Le devenir d’une friche industrielle pour éventuellement la transformer en parc photovoltaïque implique de se projeter dans le schéma directeur de l’énergie. Si l’on veut limiter l’artificialisation des sols et densifier les zones déjà urbanisées pour répondre à la croissance du nombre d’habitants ou encore envisager les zones où l’on peut développer les énergies renouvelables, le plan local d’urbanisme intercommunal (PLUi) doit avoir une conception transversale. De nouvelles implantations d’entreprises – qui se sont ralenties avec la crise sanitaire – sont une bonne nouvelle pour l’emploi mais qu’en est-il des impacts sur la circulation des voitures dans l’agglomération et l’engorgement de certains quartiers aux heures de pointes alors que nous ne souhaitons bien évidemment pas construire davantage de route ? Pour la réalisation d’un nouvel équipement collectif n’est-il pas plus judicieux de réhabiliter un bâtiment communal existant plutôt que de construire un bâtiment neuf qui correspondra à toutes les attentes notamment en matière de surface mais dont l’impact carbone sera infiniment plus élevé ?

La logistique prospective implique de regarder de façon collective toutes les actions envisageables et d’examiner les effets à vingt ou trente ans notamment en termes d’économies d’émission de CO2. Tous ces sujets comportent des questions très techniques qui nécessitent à un moment des regards d’experts pour réaliser des états des lieux, établir des bilans carbone, etc., mais dont la réalisation éventuelle dépend d’objectifs politiques fixés par les élus en y associant les citoyens, ce que nous faisons dans notre projet « Territoire zéro carbone ».

Comment les citoyens font-ils partie de la gouvernance du projet ?

Nous allons mettre en place d’ici à la fin de ce premier trimestre un comité citoyen composé de 30 personnes dont la moitié sera issue du monde associatif et donc plutôt engagé en matière de protection de l’environnement et une autre moitié de citoyens non engagés. Nous sommes en train de déterminer les critères en termes de classe d’âge, de catégorie socio-professionnelle et de localisation, les ruraux devant être présents au même titre que les urbains. Ce comité sera partie prenante dans un certain nombre de décisions relatives au projet « Territoire zéro carbone » car les citoyens sont aussi indispensables que les entreprises et la puissance publique afin de relever le défi climatique. Mais nos sociétés sont devenues très complexes et technocratiques ce qui amène les gens à se sentir un peu perdus, puis de fil en aiguille, à se méfier du progrès technique et des hommes politiques. Il faut donc tout à la fois associer, faire preuve de pédagogie par la vulgarisation scientifique, véritable élément de démocratie, et également proposer des récits de fiction qu’il s’agisse de mobilité, de travail, de gestes simples du quotidien qui invitent le citoyen à regarder ce que sera notre vie dans vingt ans. Avant l’été 2021, nous diffuserons ainsi des séquences vidéo, des affiches et autres supports de communication dans cet objectif.

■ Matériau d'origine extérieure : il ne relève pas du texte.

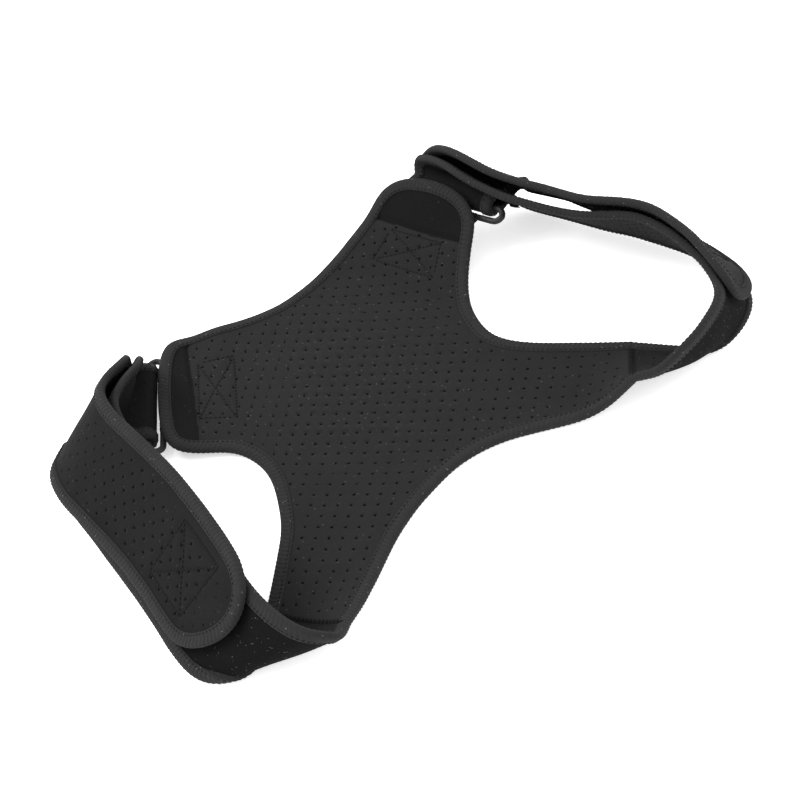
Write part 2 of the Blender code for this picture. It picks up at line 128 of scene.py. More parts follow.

Par ailleurs, nous allons d’ici fin mai 2021 ouvrir le conseil scientifique, qui assiste le comité de pilotage du projet – et était jusqu’à présent composé d’ingénieurs – aux chercheurs en sciences humaines et sociales, précisément pour ne pas rester techno-centré et n’oublier aucun territoire dans la transition énergétique. La crise des Gilets jaunes nous a montré une contestation sociale territorialisée avec des séparations sociales, souvent corrélées à la séparation géographique. Mais outre cette crise, une agglomération comme La Rochelle vit aussi de profondes différences de territoires, par exemple, avec les communes de la troisième couronne au profil très rural alors que la ville de la Rochelle est tournée vers la mer, ce qui n’est pas simple à gérer. Mais chaque maire a le même poids dans le conseil communautaire ce qui est important. La question climatique ne pourra pas se régler avec un prisme idéologique et/ou en laissant de côté des territoires en difficultés et leurs habitants.

La Rochelle, territoire zéro carbone

La ville et l’agglomération – qui comprend 28 communes –, soit au total un territoire de 330 km2 pour 170 000 habitants, se sont engagées à faire de La Rochelle le premier territoire français à afficher un bilan « zéro carbone » d’ici 2040. Il s’agit d’afficher un bilan « neutre » à savoir un équilibre entre la quantité de dioxyde de carbone émis, et la capacité de la nature et des hommes à capter et stocker ce CO2. Le Premier ministre a annoncé le 13 septembre 2019 « La Rochelle Territoire zéro carbone » lauréat de l’appel à projets national « Territoires d’innovation ».

Cette démarche vise à apporter des réponses concrètes au changement climatique en améliorant la qualité de vie des citoyens. Ce vaste projet comporte cinq axes déclinés en 80 actions autour des politiques publiques en matière de mobilités ; d’efficacité énergétique de l’habitat ; de production d’énergies renouvelables ; de séquestration du carbone ; d’écologie circulaire et de tourisme durable.

Il s’agit, par exemple, de multiplier par 6 le niveau d’énergies renouvelables produit sur le territoire de l’agglomération, de systématiser l’aide à la rénovation énergétique des bâtiments, l’un des principaux gisements d’économie d’énergie, de changer la motorisation de tous les bus de l’agglomération soit une centaine de véhicules d’ici vingt ans ou encore de développer les réseaux de pistes cyclables sécurisés.

Le projet compte cinq partenaires principaux : la ville et l’agglomération de La Rochelle, La Rochelle université, port Atlantique La Rochelle et le parc bas carbone Atlantech. Au total plus de 130 partenaires sont impliqués. « La Rochelle Territoire zéro carbone » est doté d’un financement global de 80 millions d’euros.